## What you need to do
Go through the listing and copy every line word for word.

##########

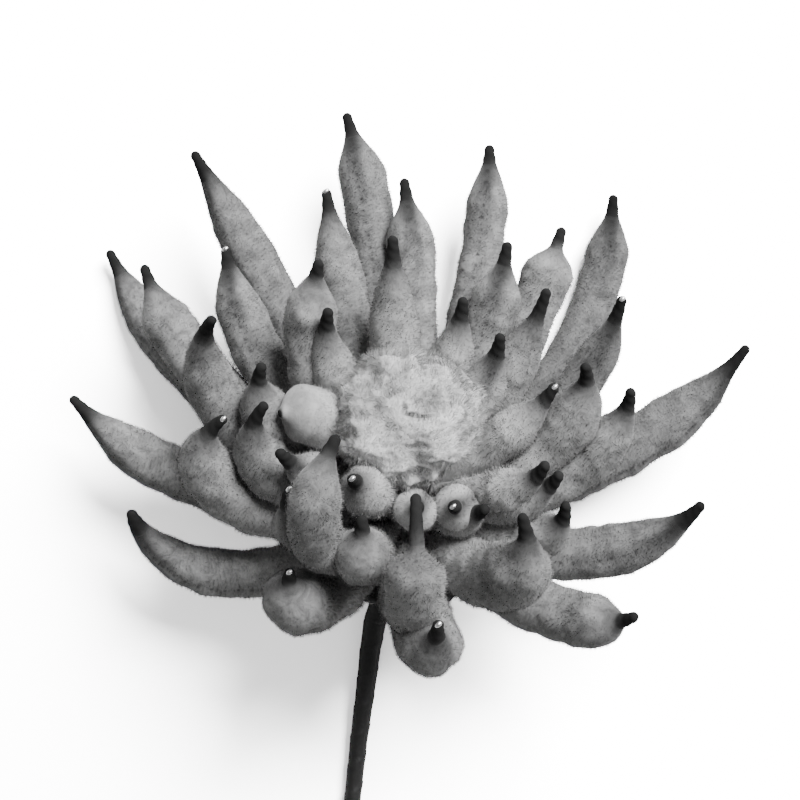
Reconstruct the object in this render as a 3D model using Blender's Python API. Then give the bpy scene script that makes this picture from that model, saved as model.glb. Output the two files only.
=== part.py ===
"""A chrysanthemum flower made of chenille petals on a taped wire stem, lying on a table.

Lengths are in metres. The table is z = 0, +Z is up, and the stem runs towards -Y. The bloom
is set out round its own axis, which starts at HUB, where the stem meets the lowest petals,
and leans over towards +Y. Once everything is built, the whole flower is moved so that the
origin is on the table, under the middle of its bounding box.
"""

import math

import bmesh
import bpy
from mathutils import Matrix, Vector

MM = 0.001
GAP = 0.3 * MM  # clearance between pieces that touch
WELD = 0.01 * MM
SLAB_SIZE = (0.4, 0.5, 0.02)  # of the block that trims what dips below the table

# The bloom's axis
HUB = Vector((0.0, 0.0, 22.0)) * MM
LEAN = math.radians(45)  # from upright, towards the far side of the table
HEADING = math.radians(3)  # that lean, turned a little to the right

# A petal is one bump of chenille: a plump body of pile that ends in a thin bare wire
WIRE_TIP_RADIUS = 1.0 * MM
WIRE_TIP_LENGTH = 6.0 * MM
PETAL_ROOT_RADIUS = 2.0 * MM
BASE_TAPER_LENGTH = 24.0 * MM  # from the root to the full body
PATH_STEPS = 40
PETAL_RINGS = (0.0, 0.08, 0.2, 0.34, 0.48, 0.62, 0.74, 0.85, 0.94, 1.0)  # root to wire tip
PETAL_BEVEL_RESOLUTION = 2  # eight sides

# The core is the bundle of bound petal ends, with its collar of pile below the petals
CORE_PROFILE = (  # height and radius in mm
    (-16.5, 6.5), (-14.5, 8.5), (-7.0, 10.0), (0.0, 10.5), (5.0, 9.5), (18.0, 8.5), (27.0, 7.0),
)
CORE_SIDES = 20

# Centre button: one bump of chenille wound into a bun, on a short end of its own wire
BUTTON_HEIGHT = 36.0 * MM  # of its middle, along the axis
BUTTON_RADIUS = 15.5 * MM
BUTTON_HALF_THICKNESS = 11.0 * MM
BUTTON_SEGMENTS = 28
BUTTON_RINGS = 12
BUTTON_DIMPLE_DEPTH = 3.5 * MM
BUTTON_DIMPLE_RADIUS = 4.5 * MM
BUTTON_LOBES = 5
BUTTON_LOBE_DEPTH = 0.5 * MM
BUTTON_LOBE_TWIST = 2.5  # radians, from the axis to the rim
SHANK_RADIUS = 1.2 * MM
SHANK_LENGTH = 20.0 * MM  # from the middle of the button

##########

## Solution to this task
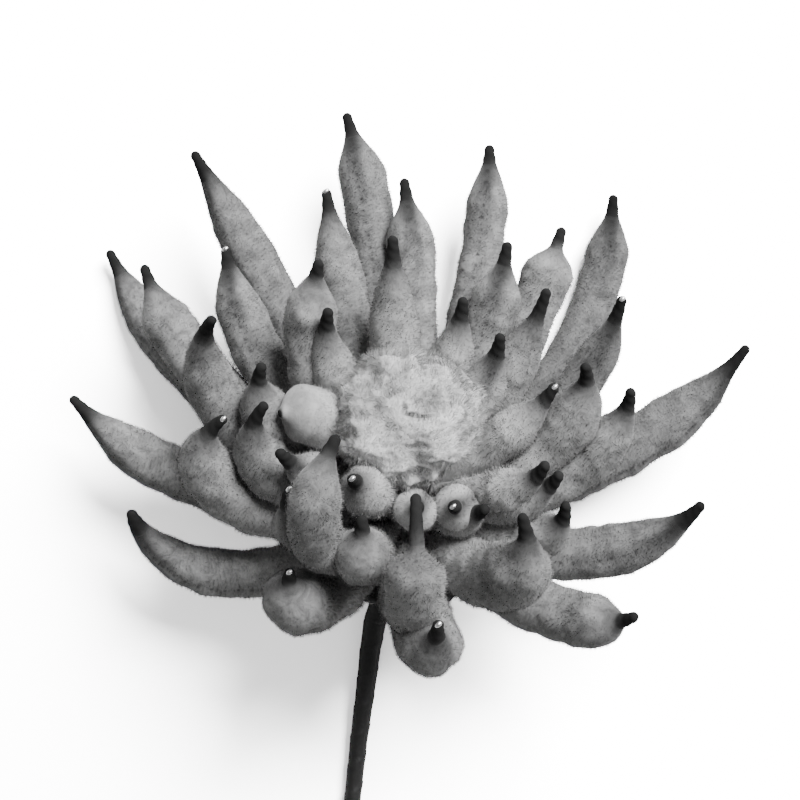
Reconstruct the object in this render as a 3D model using Blender's Python API. Then give the bpy scene script that makes this picture from that model, saved as model.glb. Output the two files only.
=== part.py ===
"""A chrysanthemum flower made of chenille petals on a taped wire stem, lying on a table.

Lengths are in metres. The table is z = 0, +Z is up, and the stem runs towards -Y. The bloom
is set out round its own axis, which starts at HUB, where the stem meets the lowest petals,
and leans over towards +Y. Once everything is built, the whole flower is moved so that the
origin is on the table, under the middle of its bounding box.
"""

import math

import bmesh
import bpy
from mathutils import Matrix, Vector

MM = 0.001
GAP = 0.3 * MM  # clearance between pieces that touch
WELD = 0.01 * MM
SLAB_SIZE = (0.4, 0.5, 0.02)  # of the block that trims what dips below the table

# The bloom's axis
HUB = Vector((0.0, 0.0, 22.0)) * MM
LEAN = math.radians(45)  # from upright, towards the far side of the table
HEADING = math.radians(3)  # that lean, turned a little to the right

# A petal is one bump of chenille: a plump body of pile that ends in a thin bare wire
WIRE_TIP_RADIUS = 1.0 * MM
WIRE_TIP_LENGTH = 6.0 * MM
PETAL_ROOT_RADIUS = 2.0 * MM
BASE_TAPER_LENGTH = 24.0 * MM  # from the root to the full body
PATH_STEPS = 40
PETAL_RINGS = (0.0, 0.08, 0.2, 0.34, 0.48, 0.62, 0.74, 0.85, 0.94, 1.0)  # root to wire tip
PETAL_BEVEL_RESOLUTION = 2  # eight sides

# The core is the bundle of bound petal ends, with its collar of pile below the petals
CORE_PROFILE = (  # height and radius in mm
    (-16.5, 6.5), (-14.5, 8.5), (-7.0, 10.0), (0.0, 10.5), (5.0, 9.5), (18.0, 8.5), (27.0, 7.0),
)
CORE_SIDES = 20

# Centre button: one bump of chenille wound into a bun, on a short end of its own wire
BUTTON_HEIGHT = 36.0 * MM  # of its middle, along the axis
BUTTON_RADIUS = 15.5 * MM
BUTTON_HALF_THICKNESS = 11.0 * MM
BUTTON_SEGMENTS = 28
BUTTON_RINGS = 12
BUTTON_DIMPLE_DEPTH = 3.5 * MM
BUTTON_DIMPLE_RADIUS = 4.5 * MM
BUTTON_LOBES = 5
BUTTON_LOBE_DEPTH = 0.5 * MM
BUTTON_LOBE_TWIST = 2.5  # radians, from the axis to the rim
SHANK_RADIUS = 1.2 * MM
SHANK_LENGTH = 20.0 * MM  # from the middle of the button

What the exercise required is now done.